Perhaps the presence of so many best-ofs and bonus-padded editions speak to the fact that there is no single Denny album that definitively contains all of her brightest moments or provides the sum of her poetic insights. There is no one true Holy Grail; rather a scattering of priceless jewels strewn amid lesser trinkets, whose construction can often seem as erratic as they are eclectic.

An increasing dependence on alcohol, combined with her legendary capacity to rub people up the wrong way, resulted in some ill-judged and badly timed decisions impacting on both her career and personal well-being.

Alongside her too-swift departure from Fairport Convention after Liege & Lief, we see Fotheringay’s potential cut short as the band imploded during the making of a second album. Even her brief return to Fairport in 1974 isn’t the triumph it ought to have been. The solo albums – The North Star Grass Man And The Ravens (1971); Sandy (1972); Like An Old Fashioned Waltz (1974) and Rendezvous (1977) – individually remind us that hers was a career abruptly curtailed, and so her full potential will eternally remain unfulfilled.
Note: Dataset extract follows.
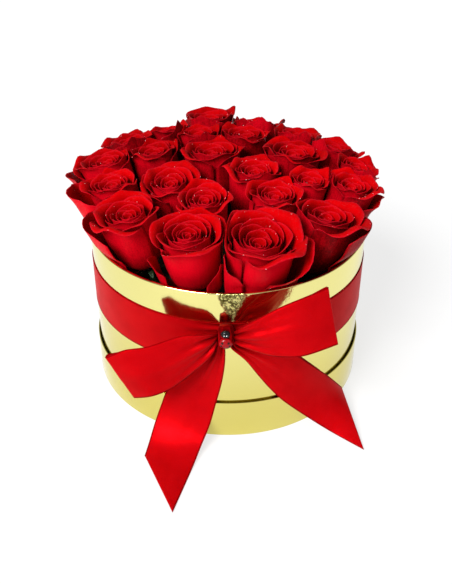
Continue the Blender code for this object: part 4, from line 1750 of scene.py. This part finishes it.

The passage of time does not dampen the jarring suddenness of the song’s ending. 

I was so moved by remembering how bubbly Sandy was one minute, and all dejected the next

Dave Cousins

In the Copenhagen rain / You were drifting in the mull of broken dreams / A thin veneer of laughter hid the tantrums and the pain / A photograph is seldom what it seems...’ These lines come from Copenhagen, a Strawbs song released on Dancing To The Devil’s Beat in 2009. Aside from being a touching remembrance of their time spent at the Tivoli Gardens and the recording at the Vanløse Bio, they provide a telling portrait.

“I saw lots of Sandy in the years after the Strawbs, before she died,” Dave Cousins recalls, “and we always remained the best of friends. Writing the song, I was so moved by remembering how bubbly Sandy was one minute, and all dejected the next. She was up and down all the time. It was an extraordinary experience recording with her. It’s such a tragedy she’s not around now – I’d love to get together with her and do that all over again.”